Well, children, Mable had a great Book Club meeting at the library Friday afternoon. The book was Evidence of Things Unseen, which reminded me of one of Ralph Hammond's light poems. Susan has been too busy in recent months to do the newsletter, so I volunteered to revive it.

I just finished re-reading Mile High by Richard Condon. Brutal. It struck me that the first two-thirds of that book are pretty dense, being a detailed account of how Paddy West's son E.C. created Prohibition, then the stock market crash and the Great Depression. And in the process(es) became the richest man in the world, a psychopath and a murderer. It's really only necessary to read Book Two and Book Three, which make up the last third of the volume, to get the results, how West's two sons became good sane people, and the romance and marriage of the younger son. I don't know whether Condon had any factual basis for E.C. West, or made him up altogether, but for the last 30-40 years, when I think of the Depression or Prohibition, I shudder to think of E.C. West.

Yesterday I shipped the Andy Warhol book to a customer in Amherst, Mass. If I ever have to go back to work, I'm qualified as a box-maker. I get stacks of cardboard boxes at the stores and cut them down to fit odd-size volumes.

Tuesday, June 10, 2008

Sourwood Mountain is one year old!

I started this blog a year ago this month. Doesn't time fly, when you're having fun?

I think the first picture I posted on here was of the hydrangeas. They're sort of puny looking this year, because I didn't fertilize them, I guess. But the plants are about doubled in size.

Monday, June 9, 2008

More blue skies smilin' on me...

Whoopee! At about 2 p.m. today, I got an Amazon sale for $79.00. Spent about the rest of the afternoon constructing a double-layered box to mail it in, so was too late to mail it today.

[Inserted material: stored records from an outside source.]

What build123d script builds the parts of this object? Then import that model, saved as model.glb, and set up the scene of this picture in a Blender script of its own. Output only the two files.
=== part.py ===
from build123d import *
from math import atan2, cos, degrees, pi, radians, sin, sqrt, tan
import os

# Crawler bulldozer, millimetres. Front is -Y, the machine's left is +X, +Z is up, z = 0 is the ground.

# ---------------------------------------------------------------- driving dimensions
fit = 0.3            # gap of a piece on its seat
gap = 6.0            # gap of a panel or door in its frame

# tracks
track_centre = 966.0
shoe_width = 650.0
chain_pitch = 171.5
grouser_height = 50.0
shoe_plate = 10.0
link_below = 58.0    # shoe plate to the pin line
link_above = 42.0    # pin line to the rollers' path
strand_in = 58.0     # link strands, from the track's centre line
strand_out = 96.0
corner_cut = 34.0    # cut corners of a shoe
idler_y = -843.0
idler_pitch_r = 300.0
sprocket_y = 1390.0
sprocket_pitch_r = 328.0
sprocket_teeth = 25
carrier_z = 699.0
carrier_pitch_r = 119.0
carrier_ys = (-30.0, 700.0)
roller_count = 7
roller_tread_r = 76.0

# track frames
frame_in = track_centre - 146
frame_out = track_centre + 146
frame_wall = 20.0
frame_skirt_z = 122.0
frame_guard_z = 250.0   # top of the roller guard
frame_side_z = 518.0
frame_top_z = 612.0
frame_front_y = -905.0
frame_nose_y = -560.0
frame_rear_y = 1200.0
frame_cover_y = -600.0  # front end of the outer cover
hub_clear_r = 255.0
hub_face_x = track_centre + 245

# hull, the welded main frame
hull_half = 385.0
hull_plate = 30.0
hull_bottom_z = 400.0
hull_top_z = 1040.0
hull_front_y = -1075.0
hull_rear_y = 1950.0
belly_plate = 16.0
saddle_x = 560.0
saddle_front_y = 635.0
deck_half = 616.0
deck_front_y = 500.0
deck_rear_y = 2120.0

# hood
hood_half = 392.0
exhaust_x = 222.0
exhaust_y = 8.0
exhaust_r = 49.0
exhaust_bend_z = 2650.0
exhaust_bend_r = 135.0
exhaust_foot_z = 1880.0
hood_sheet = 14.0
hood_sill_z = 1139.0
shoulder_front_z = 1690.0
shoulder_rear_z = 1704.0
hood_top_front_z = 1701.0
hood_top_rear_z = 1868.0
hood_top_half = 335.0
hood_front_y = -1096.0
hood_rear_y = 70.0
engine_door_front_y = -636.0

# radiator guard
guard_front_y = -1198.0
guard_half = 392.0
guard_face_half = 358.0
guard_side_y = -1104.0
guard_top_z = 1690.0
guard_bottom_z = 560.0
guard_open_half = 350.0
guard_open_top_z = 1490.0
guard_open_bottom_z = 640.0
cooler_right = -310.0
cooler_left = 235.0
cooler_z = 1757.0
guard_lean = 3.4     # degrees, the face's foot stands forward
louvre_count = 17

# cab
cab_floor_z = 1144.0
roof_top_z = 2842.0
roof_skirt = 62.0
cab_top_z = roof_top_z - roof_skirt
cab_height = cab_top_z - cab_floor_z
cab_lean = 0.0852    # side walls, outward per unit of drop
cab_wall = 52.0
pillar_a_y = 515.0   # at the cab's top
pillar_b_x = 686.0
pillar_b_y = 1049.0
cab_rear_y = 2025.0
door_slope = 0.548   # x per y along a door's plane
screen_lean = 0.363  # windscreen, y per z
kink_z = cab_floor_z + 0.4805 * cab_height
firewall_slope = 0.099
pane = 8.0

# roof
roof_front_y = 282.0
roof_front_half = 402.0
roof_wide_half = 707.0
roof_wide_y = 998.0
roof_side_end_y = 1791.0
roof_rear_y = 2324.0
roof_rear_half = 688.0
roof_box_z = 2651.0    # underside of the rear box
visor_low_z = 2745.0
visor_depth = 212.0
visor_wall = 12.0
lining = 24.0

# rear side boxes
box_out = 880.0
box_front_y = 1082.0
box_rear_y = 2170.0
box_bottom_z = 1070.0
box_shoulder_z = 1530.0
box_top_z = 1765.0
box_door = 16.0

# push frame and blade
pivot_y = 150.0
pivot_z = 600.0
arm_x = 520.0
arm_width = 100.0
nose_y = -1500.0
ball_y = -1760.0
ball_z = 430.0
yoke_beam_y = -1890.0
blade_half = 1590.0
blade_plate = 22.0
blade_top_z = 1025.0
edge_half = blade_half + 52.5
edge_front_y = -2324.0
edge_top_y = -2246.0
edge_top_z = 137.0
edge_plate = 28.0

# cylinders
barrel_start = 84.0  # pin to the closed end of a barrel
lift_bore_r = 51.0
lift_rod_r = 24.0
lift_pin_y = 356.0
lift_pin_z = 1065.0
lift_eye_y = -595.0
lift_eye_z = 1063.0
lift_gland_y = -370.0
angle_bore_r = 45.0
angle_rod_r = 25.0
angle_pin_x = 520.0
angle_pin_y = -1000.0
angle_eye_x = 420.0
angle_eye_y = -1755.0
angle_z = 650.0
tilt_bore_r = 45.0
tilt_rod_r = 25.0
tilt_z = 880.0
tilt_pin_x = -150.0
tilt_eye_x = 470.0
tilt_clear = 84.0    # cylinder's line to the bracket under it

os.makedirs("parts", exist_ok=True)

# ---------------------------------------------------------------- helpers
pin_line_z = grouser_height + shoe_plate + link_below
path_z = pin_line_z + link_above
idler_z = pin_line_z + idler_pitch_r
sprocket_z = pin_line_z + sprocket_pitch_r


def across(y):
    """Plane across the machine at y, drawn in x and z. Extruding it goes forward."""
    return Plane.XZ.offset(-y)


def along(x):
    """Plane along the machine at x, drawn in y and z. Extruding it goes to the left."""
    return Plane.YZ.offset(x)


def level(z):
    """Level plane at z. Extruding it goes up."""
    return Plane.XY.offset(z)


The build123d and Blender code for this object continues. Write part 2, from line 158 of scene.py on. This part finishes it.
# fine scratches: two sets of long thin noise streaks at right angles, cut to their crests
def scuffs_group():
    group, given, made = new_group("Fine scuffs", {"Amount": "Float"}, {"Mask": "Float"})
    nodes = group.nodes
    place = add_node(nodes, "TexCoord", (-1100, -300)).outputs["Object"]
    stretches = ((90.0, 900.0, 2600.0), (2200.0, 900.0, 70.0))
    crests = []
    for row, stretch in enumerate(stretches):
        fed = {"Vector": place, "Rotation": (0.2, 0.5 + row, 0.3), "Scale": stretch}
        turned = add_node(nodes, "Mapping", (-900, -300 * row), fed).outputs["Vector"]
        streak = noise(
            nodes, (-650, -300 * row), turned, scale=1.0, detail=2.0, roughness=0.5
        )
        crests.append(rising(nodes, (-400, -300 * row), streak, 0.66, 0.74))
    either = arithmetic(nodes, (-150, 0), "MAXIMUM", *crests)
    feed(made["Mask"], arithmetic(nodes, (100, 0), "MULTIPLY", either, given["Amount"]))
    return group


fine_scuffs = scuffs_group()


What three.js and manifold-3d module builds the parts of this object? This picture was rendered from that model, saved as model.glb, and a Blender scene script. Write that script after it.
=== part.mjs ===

This evening, a young female store clerk asked permission to guess my age, and she guessed 56 based on my hands and facial skin. So eat your heart out, all you young chicks of 60 and 64! On the down side, she was so young, she probably thought 56 was as old as a person could get and still be alive.

Saturday, June 7, 2008

Bows and flows of angel hair...

"I've looked at clouds from both sides now,
From up and down, and still somehow,
It's clouds' illusions I recall.
I really don't know clouds at all."
(Joni Mitchell)

Thursday, June 5, 2008

Yesterday for dinner, I sliced a tomato and some yellow squash and baked them on low for about 2 hours. Some account!

I just re-read George Orwell's book of essays about his betters. Kind of cruel to Dickens and W.B. Yeats, and R. Kipling (he thought Dickens seemed to be a Fascist, Kipling might have been, and Yeats definitely was). But Orwell wrote in the late 1930s-early '40s, when the British (and lots of American) self-styled intelligentsia were hoping that communism would triumph uber alles. (I would point out that this mentality also included Ronald Reagan, but that would involve juxtaposing that name somehow with the root word intelligent.) Of course, Orwell criticized communism, too. I wonder if he likes it where he is now.

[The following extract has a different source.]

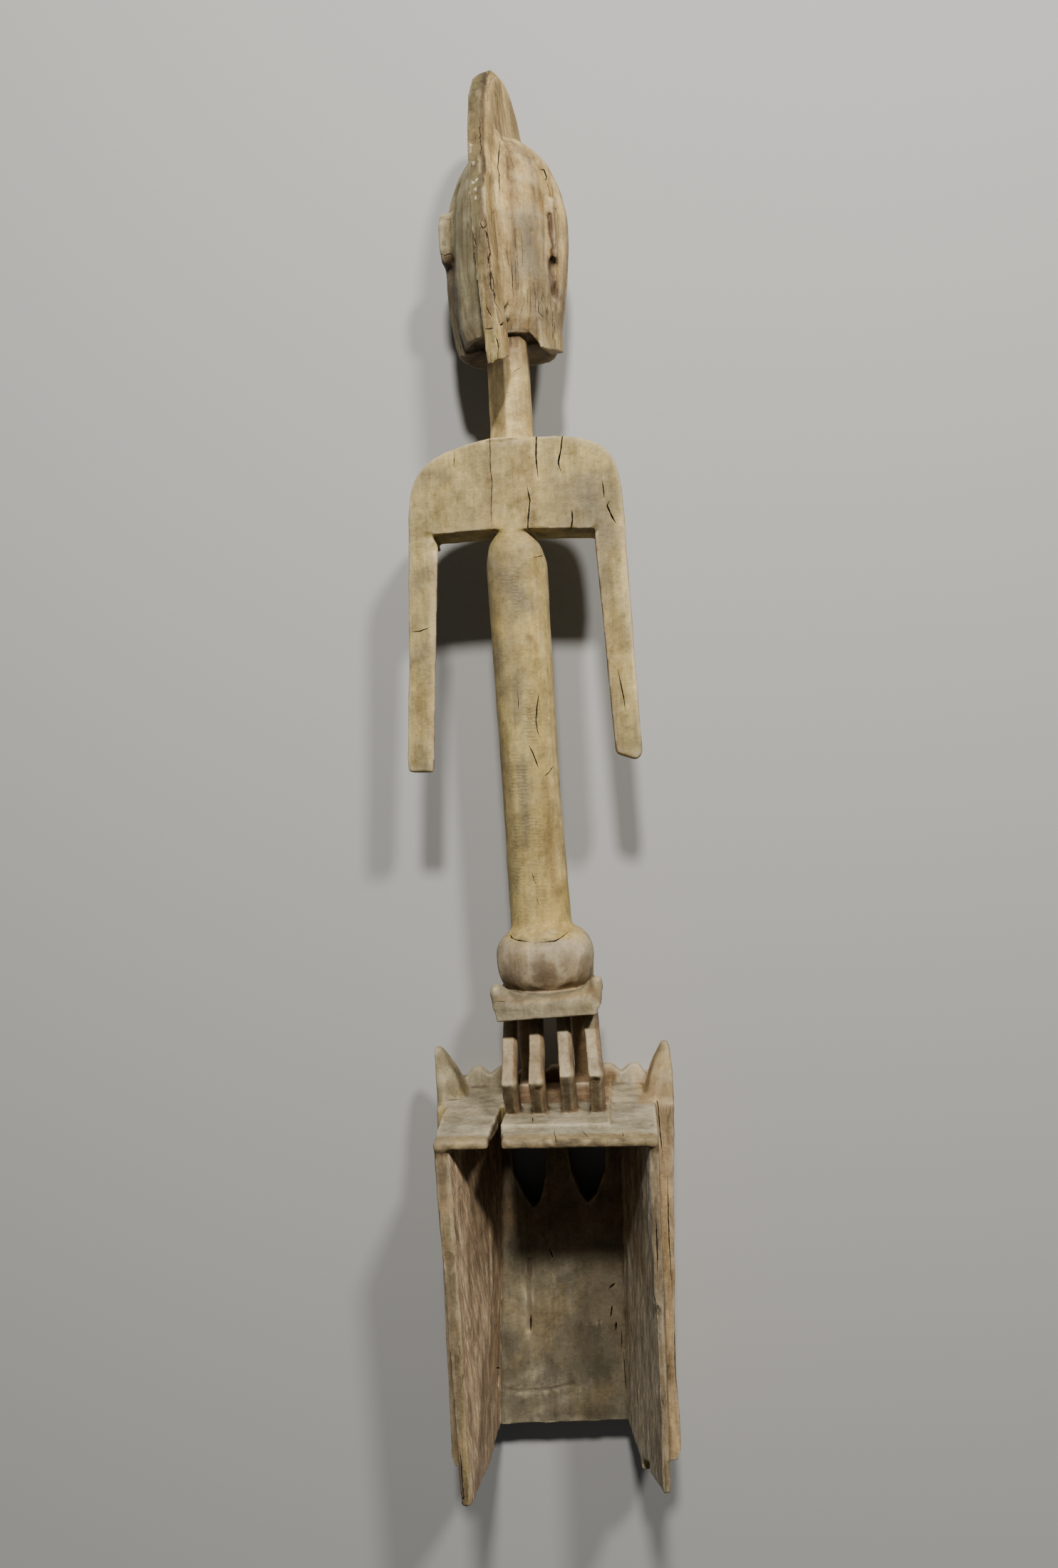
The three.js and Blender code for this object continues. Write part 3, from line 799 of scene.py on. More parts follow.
# %% Tool marks
WAVE = 1.4 * MM  # height of the long swells
SCOOP_DEPTH = 1.5 * MM
SCOOP_SIZE = 17 * MM
WEATHER_DEPTH = 3.2 * MM
STROKE_DEPTH = 1.3 * MM
SCOOP_SHIFT = (0.012, 0.012, 0.012)  # metres; keeps the scoops from lying in rows
SCOOP_SHIFTS = 30  # a metre
SCOOP_DRAW = 0.62  # scoops are longer than wide
SWELL_PATTERN = (24, 2, 0.5, 0.4)  # numbers as in PATTERNS
FIBRE_PATTERN = (210, 4, 0.65, 0.12)
TORN_PATTERN = (90, 3, 0.6, 0.4)
STROKE_CELLS = (95, 0.16)  # as in CRACKLE
# Each level is taken off its pattern, so that the marks hardly lift or sink the skin as a whole.
SWELL_LEVEL = 0.5
FIBRE_LEVEL = 0.55
SCOOP_LEVEL = 0.18
STROKE_LEVEL = 0.2
g = Wiring(tree)
given = tree.nodes.new("NodeGroupInput").outputs
where = g.node("GeometryNodeInputPosition")
swell = g.maths("SUBTRACT", g.noise(where, *SWELL_PATTERN), SWELL_LEVEL)
shift = g.stretch(g.noise(where, SCOOP_SHIFTS, 1, out="Color"), *SCOOP_SHIFT)
scoop_scale = g.maths("DIVIDE", 1, given["Scoop size"])
scoop = g.maths("POWER", g.cells(g.vector("ADD", where, shift), scoop_scale, SCOOP_DRAW), 2)
fibre = g.maths("SUBTRACT", g.noise(where, *FIBRE_PATTERN), FIBRE_LEVEL)
torn = g.maths("SUBTRACT", g.noise(where, *TORN_PATTERN), FIBRE_LEVEL)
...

He did point out that the instances of brutality in Kipling's stories didn't necessarily mean that K. approved of violence and anti-Semitism. But why didn't K. pause after every blow and deliver a sermon against it?

All of the above is unfair to Orwell. He was a brilliant writer, and he saw deeply into motives, attitudes and politics of different times. It just annoys me to see writers pigeonholed. Especially writers in whose works I have graciously ignored the bad and admired the good.

Tuesday, June 3, 2008

Nice weekend

The weekend was right pleasant. The chicken dish was better Saturday, with a little more seasoning, and even better Sunday with a can of Italian style diced tomatoes and two cuppa white wine (just kidding about the wine). Wine is too good to waste on food. "I often wonder what the vinter buys/ One-half so precious as the stuff he sells." I'm not quite that enthusiastic about it, but it is great with cheese and crackers once in a while.

And I got one little Amazon sale on Saturday. And we had lots of rain, which was good for the grass, which is so green it almost hurts your eyes. Sister Trois (Ramey) won prizes and publication for two short-stories, which made me about one-fourth as happy as if I had done so myself. Had lovely emails from Jed and other good friends, saying I meant something to them. No dreams about going through a building to get to the other side of the block quicker, and getting lost in the building (a recurrent dream, but not very recently).

Today I did the mailing, picking up prescriptions, returning library books, and grocery shopping--not awfully exciting, but nice to have them done.

Hope the rest of this week is pleasant, for me and everyone else.